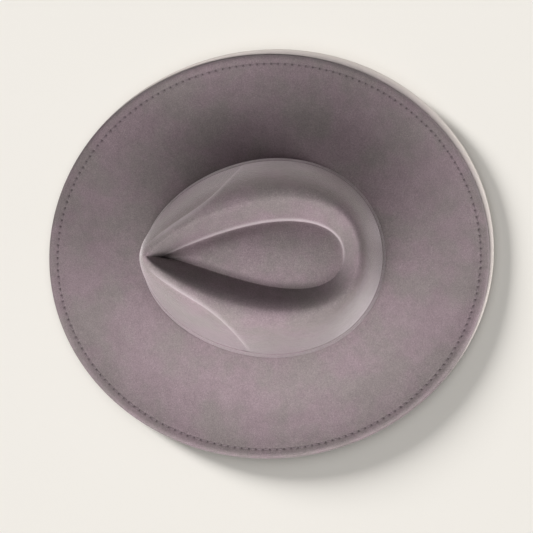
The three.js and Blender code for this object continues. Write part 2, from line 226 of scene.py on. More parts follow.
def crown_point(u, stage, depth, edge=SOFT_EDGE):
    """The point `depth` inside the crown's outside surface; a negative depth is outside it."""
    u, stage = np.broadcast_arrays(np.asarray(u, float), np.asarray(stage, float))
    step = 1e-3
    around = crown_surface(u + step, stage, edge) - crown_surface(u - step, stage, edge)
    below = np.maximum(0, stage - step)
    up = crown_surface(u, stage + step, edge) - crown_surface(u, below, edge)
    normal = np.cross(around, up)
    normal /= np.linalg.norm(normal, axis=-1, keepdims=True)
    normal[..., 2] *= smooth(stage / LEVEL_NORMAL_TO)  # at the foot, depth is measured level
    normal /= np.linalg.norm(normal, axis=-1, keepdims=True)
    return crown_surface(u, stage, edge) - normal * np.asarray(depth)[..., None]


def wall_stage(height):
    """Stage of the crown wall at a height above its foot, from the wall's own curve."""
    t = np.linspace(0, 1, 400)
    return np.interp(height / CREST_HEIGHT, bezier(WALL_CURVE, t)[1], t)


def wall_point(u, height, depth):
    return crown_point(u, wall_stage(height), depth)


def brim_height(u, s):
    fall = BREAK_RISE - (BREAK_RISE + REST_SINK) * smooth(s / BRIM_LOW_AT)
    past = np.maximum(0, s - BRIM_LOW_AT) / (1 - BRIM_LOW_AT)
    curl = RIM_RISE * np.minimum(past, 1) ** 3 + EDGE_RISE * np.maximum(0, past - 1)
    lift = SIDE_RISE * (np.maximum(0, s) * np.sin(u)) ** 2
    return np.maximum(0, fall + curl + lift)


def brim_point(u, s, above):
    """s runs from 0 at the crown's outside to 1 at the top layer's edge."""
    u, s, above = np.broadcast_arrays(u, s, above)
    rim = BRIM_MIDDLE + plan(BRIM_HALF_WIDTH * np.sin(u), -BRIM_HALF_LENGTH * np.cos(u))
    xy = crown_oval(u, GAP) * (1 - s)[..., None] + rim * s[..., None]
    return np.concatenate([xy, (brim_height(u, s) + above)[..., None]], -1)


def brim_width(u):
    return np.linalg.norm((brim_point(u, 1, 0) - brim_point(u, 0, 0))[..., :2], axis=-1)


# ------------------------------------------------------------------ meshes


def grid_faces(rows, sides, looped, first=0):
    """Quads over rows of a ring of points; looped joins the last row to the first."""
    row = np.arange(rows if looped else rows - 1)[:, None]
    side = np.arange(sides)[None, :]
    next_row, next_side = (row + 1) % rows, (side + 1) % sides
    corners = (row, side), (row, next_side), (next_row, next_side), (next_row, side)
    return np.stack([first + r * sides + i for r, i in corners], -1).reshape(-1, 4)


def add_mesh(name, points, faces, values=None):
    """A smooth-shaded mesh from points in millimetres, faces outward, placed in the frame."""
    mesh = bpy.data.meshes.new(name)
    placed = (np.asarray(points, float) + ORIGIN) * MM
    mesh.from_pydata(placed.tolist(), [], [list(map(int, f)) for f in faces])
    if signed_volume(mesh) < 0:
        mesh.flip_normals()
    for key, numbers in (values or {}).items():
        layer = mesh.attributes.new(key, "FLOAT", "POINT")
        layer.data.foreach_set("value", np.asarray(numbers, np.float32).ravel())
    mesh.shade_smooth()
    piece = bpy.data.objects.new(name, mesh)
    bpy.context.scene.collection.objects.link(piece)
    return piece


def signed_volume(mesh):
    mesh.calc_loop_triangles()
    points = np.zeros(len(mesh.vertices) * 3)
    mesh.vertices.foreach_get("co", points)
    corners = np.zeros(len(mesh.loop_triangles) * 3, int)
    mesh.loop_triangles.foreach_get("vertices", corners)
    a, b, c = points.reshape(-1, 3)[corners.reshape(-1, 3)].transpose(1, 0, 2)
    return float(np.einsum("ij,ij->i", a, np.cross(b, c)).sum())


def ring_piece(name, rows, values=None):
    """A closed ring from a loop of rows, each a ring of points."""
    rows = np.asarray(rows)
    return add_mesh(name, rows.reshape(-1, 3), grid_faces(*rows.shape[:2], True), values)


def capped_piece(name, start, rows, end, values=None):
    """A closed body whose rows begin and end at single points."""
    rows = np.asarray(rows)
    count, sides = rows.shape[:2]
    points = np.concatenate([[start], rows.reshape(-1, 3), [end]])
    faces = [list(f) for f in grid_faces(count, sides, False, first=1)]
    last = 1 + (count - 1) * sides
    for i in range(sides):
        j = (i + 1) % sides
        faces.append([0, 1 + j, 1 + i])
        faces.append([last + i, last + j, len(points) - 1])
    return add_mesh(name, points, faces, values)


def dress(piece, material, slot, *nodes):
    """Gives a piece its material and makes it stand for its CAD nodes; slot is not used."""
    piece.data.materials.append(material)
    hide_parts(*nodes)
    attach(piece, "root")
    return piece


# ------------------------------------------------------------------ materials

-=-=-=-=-

■ THE PROBLEM: Word for word, write out the data.

■ FINAL RESULT:
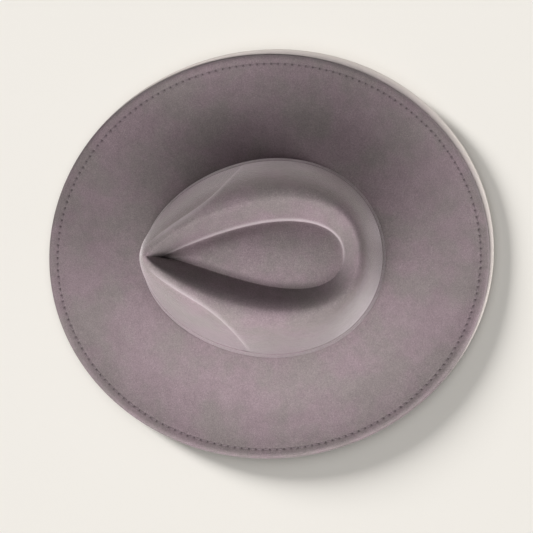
The three.js and Blender code for this object continues. Write part 2, from line 226 of scene.py on. More parts follow.
def crown_point(u, stage, depth, edge=SOFT_EDGE):
    """The point `depth` inside the crown's outside surface; a negative depth is outside it."""
    u, stage = np.broadcast_arrays(np.asarray(u, float), np.asarray(stage, float))
    step = 1e-3
    around = crown_surface(u + step, stage, edge) - crown_surface(u - step, stage, edge)
    below = np.maximum(0, stage - step)
    up = crown_surface(u, stage + step, edge) - crown_surface(u, below, edge)
    normal = np.cross(around, up)
    normal /= np.linalg.norm(normal, axis=-1, keepdims=True)
    normal[..., 2] *= smooth(stage / LEVEL_NORMAL_TO)  # at the foot, depth is measured level
    normal /= np.linalg.norm(normal, axis=-1, keepdims=True)
    return crown_surface(u, stage, edge) - normal * np.asarray(depth)[..., None]


def wall_stage(height):
    """Stage of the crown wall at a height above its foot, from the wall's own curve."""
    t = np.linspace(0, 1, 400)
    return np.interp(height / CREST_HEIGHT, bezier(WALL_CURVE, t)[1], t)


def wall_point(u, height, depth):
    return crown_point(u, wall_stage(height), depth)


def brim_height(u, s):
    fall = BREAK_RISE - (BREAK_RISE + REST_SINK) * smooth(s / BRIM_LOW_AT)
    past = np.maximum(0, s - BRIM_LOW_AT) / (1 - BRIM_LOW_AT)
    curl = RIM_RISE * np.minimum(past, 1) ** 3 + EDGE_RISE * np.maximum(0, past - 1)
    lift = SIDE_RISE * (np.maximum(0, s) * np.sin(u)) ** 2
    return np.maximum(0, fall + curl + lift)


def brim_point(u, s, above):
    """s runs from 0 at the crown's outside to 1 at the top layer's edge."""
    u, s, above = np.broadcast_arrays(u, s, above)
    rim = BRIM_MIDDLE + plan(BRIM_HALF_WIDTH * np.sin(u), -BRIM_HALF_LENGTH * np.cos(u))
    xy = crown_oval(u, GAP) * (1 - s)[..., None] + rim * s[..., None]
    return np.concatenate([xy, (brim_height(u, s) + above)[..., None]], -1)


def brim_width(u):
    return np.linalg.norm((brim_point(u, 1, 0) - brim_point(u, 0, 0))[..., :2], axis=-1)


# ------------------------------------------------------------------ meshes


def grid_faces(rows, sides, looped, first=0):
    """Quads over rows of a ring of points; looped joins the last row to the first."""
    row = np.arange(rows if looped else rows - 1)[:, None]
    side = np.arange(sides)[None, :]
    next_row, next_side = (row + 1) % rows, (side + 1) % sides
    corners = (row, side), (row, next_side), (next_row, next_side), (next_row, side)
    return np.stack([first + r * sides + i for r, i in corners], -1).reshape(-1, 4)


def add_mesh(name, points, faces, values=None):
    """A smooth-shaded mesh from points in millimetres, faces outward, placed in the frame."""
    mesh = bpy.data.meshes.new(name)
    placed = (np.asarray(points, float) + ORIGIN) * MM
    mesh.from_pydata(placed.tolist(), [], [list(map(int, f)) for f in faces])
    if signed_volume(mesh) < 0:
        mesh.flip_normals()
    for key, numbers in (values or {}).items():
        layer = mesh.attributes.new(key, "FLOAT", "POINT")
        layer.data.foreach_set("value", np.asarray(numbers, np.float32).ravel())
    mesh.shade_smooth()
    piece = bpy.data.objects.new(name, mesh)
    bpy.context.scene.collection.objects.link(piece)
    return piece


def signed_volume(mesh):
    mesh.calc_loop_triangles()
    points = np.zeros(len(mesh.vertices) * 3)
    mesh.vertices.foreach_get("co", points)
    corners = np.zeros(len(mesh.loop_triangles) * 3, int)
    mesh.loop_triangles.foreach_get("vertices", corners)
    a, b, c = points.reshape(-1, 3)[corners.reshape(-1, 3)].transpose(1, 0, 2)
    return float(np.einsum("ij,ij->i", a, np.cross(b, c)).sum())


def ring_piece(name, rows, values=None):
    """A closed ring from a loop of rows, each a ring of points."""
    rows = np.asarray(rows)
    return add_mesh(name, rows.reshape(-1, 3), grid_faces(*rows.shape[:2], True), values)


def capped_piece(name, start, rows, end, values=None):
    """A closed body whose rows begin and end at single points."""
    rows = np.asarray(rows)
    count, sides = rows.shape[:2]
    points = np.concatenate([[start], rows.reshape(-1, 3), [end]])
    faces = [list(f) for f in grid_faces(count, sides, False, first=1)]
    last = 1 + (count - 1) * sides
    for i in range(sides):
        j = (i + 1) % sides
        faces.append([0, 1 + j, 1 + i])
        faces.append([last + i, last + j, len(points) - 1])
    return add_mesh(name, points, faces, values)


def dress(piece, material, slot, *nodes):
    """Gives a piece its material and makes it stand for its CAD nodes; slot is not used."""
    piece.data.materials.append(material)
    hide_parts(*nodes)
    attach(piece, "root")
    return piece


# ------------------------------------------------------------------ materials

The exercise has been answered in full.